**Task to carry out:**
Keep only the lines where "parts" appears.

· · · ·

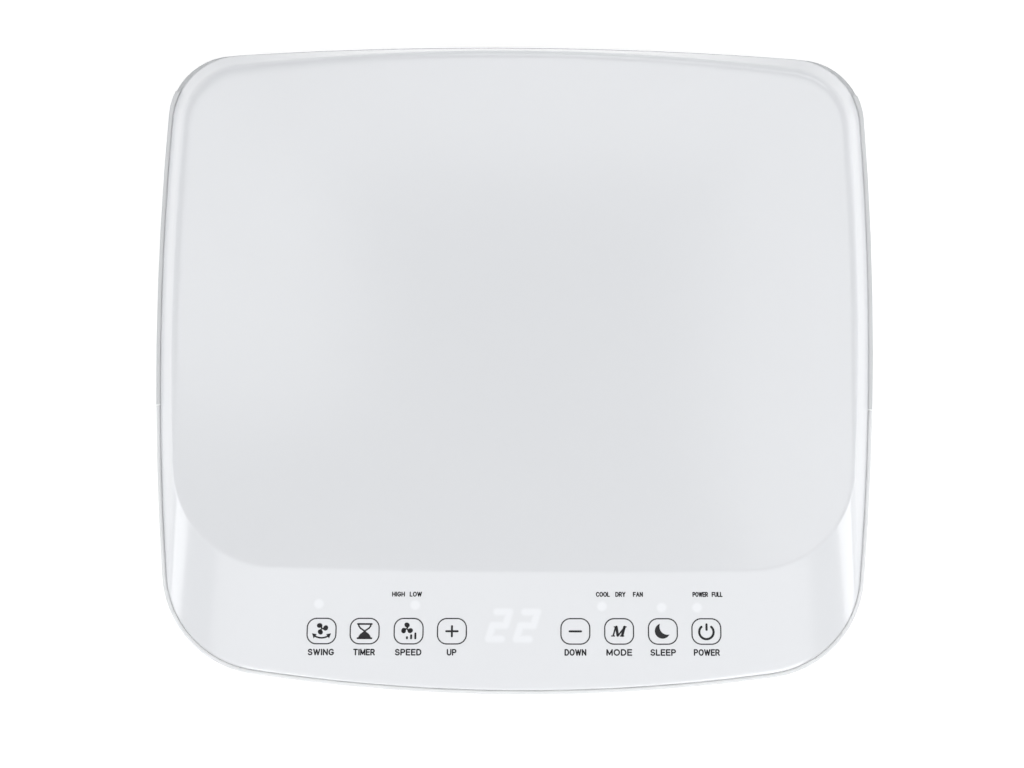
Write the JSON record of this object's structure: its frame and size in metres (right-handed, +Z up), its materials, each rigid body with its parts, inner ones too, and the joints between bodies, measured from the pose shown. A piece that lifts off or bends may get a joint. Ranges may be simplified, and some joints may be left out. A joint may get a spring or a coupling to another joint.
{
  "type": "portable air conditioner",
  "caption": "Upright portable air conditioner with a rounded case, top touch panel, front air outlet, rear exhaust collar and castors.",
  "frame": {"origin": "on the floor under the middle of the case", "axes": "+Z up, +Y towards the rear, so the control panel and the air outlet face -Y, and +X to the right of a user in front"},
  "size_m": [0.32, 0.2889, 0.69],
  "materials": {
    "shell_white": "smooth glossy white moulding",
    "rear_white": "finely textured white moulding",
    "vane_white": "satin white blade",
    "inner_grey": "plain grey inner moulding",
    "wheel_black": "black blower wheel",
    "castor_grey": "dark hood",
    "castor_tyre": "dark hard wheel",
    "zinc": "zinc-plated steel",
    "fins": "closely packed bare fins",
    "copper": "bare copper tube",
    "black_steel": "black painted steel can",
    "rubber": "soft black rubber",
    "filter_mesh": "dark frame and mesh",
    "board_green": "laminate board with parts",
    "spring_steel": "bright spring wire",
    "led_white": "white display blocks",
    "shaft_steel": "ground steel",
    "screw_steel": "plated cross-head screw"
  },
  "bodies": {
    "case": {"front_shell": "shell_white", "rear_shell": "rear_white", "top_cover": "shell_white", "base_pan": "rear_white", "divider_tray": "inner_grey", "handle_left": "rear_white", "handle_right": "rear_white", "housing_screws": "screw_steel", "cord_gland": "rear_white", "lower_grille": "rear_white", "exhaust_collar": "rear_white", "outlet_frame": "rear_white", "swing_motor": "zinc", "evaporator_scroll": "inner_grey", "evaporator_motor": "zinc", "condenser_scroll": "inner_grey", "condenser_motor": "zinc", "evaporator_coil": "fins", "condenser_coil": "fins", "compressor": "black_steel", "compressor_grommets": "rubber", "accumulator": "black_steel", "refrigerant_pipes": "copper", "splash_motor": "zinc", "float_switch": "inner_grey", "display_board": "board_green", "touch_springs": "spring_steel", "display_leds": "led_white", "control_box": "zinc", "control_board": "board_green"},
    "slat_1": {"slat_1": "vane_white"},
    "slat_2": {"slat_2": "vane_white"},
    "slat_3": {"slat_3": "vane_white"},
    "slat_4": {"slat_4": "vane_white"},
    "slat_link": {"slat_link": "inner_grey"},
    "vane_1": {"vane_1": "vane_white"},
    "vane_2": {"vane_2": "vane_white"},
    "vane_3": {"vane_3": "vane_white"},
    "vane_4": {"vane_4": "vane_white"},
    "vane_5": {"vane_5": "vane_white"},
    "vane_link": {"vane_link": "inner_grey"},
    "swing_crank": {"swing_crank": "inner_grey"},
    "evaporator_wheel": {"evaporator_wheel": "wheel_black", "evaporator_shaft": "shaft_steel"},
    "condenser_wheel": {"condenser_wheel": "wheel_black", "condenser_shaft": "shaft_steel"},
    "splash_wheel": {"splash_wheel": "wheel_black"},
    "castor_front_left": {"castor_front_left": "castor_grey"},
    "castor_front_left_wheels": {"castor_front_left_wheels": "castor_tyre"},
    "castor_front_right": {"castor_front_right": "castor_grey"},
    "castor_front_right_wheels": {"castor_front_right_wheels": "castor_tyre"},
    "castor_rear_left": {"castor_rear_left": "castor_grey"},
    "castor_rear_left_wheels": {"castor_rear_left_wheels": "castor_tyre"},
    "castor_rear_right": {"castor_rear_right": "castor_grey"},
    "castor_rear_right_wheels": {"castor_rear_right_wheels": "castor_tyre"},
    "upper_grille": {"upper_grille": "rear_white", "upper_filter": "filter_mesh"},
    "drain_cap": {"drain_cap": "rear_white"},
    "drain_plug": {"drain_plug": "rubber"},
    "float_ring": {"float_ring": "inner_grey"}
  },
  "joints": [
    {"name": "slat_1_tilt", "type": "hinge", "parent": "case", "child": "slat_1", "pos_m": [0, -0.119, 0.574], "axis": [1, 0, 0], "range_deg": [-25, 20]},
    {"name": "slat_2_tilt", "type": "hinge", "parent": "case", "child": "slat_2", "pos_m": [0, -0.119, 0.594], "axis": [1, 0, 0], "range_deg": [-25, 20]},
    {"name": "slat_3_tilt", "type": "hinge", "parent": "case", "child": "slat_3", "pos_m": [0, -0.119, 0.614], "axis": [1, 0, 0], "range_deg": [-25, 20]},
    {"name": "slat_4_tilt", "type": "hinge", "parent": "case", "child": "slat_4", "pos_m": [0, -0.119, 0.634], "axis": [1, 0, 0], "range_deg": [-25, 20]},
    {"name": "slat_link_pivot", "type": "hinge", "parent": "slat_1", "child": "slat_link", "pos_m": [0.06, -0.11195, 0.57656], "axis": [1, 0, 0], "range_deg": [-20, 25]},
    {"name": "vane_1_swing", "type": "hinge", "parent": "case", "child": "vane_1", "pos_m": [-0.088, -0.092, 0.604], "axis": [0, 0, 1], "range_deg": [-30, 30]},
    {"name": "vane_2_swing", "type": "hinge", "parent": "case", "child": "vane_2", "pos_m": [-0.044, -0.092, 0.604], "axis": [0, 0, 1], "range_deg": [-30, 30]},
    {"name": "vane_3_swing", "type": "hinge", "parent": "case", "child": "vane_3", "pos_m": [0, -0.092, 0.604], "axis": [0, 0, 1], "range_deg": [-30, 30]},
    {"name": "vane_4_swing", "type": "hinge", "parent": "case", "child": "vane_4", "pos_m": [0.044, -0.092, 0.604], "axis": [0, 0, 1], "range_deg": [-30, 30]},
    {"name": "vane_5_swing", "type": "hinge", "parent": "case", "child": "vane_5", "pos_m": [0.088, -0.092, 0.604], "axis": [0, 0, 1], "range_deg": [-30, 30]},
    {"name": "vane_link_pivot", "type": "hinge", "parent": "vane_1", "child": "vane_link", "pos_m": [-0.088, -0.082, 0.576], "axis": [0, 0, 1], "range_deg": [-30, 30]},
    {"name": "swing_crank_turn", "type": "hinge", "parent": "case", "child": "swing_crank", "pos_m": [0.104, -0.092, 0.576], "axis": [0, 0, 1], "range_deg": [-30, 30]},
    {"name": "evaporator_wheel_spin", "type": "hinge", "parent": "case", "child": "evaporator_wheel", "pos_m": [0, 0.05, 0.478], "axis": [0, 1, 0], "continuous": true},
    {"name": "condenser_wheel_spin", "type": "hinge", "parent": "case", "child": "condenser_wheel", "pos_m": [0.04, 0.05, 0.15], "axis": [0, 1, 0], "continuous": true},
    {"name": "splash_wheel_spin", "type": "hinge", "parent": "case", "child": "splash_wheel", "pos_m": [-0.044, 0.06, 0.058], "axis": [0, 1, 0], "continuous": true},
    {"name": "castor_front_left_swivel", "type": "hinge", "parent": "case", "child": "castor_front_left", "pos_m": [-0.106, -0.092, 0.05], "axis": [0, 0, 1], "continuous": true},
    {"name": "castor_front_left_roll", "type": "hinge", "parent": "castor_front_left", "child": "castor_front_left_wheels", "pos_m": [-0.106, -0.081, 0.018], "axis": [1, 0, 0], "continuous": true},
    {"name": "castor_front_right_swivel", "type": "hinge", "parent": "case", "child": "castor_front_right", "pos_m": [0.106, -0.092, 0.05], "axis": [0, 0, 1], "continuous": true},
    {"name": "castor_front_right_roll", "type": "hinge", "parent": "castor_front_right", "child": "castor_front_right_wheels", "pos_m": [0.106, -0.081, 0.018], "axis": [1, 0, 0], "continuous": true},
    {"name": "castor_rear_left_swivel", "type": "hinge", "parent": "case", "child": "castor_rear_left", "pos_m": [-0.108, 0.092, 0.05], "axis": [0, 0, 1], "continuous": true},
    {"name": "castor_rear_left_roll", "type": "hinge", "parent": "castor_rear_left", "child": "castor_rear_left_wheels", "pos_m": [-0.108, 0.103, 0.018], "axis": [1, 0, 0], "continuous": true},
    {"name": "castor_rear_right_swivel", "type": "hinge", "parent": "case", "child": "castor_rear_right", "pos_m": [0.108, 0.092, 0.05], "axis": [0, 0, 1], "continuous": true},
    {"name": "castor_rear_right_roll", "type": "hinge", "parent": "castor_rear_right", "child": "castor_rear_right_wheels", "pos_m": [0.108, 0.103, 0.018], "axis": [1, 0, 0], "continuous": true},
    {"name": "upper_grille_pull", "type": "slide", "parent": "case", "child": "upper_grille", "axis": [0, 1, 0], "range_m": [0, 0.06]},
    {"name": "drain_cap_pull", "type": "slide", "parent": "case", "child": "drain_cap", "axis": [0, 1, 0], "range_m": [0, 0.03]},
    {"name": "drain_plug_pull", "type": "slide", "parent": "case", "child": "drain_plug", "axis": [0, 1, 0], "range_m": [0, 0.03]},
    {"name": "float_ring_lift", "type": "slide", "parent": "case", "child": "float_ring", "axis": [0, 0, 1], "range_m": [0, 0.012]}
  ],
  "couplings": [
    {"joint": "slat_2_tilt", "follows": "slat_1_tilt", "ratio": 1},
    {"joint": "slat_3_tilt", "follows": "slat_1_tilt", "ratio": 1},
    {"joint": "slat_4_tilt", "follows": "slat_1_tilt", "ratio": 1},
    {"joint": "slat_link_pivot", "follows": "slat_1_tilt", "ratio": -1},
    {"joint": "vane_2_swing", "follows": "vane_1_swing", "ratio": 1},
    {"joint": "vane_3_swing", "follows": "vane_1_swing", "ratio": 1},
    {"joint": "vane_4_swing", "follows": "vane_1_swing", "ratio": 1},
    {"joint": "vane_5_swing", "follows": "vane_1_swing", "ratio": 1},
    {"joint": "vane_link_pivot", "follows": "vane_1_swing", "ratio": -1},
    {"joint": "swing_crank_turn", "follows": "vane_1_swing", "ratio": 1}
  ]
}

· · · ·

**Solved problem:**
Write the JSON record of this object's structure: its frame and size in metres (right-handed, +Z up), its materials, each rigid body with its parts, inner ones too, and the joints between bodies, measured from the pose shown. A piece that lifts off or bends may get a joint. Ranges may be simplified, and some joints may be left out. A joint may get a spring or a coupling to another joint.
    "board_green": "laminate board with parts",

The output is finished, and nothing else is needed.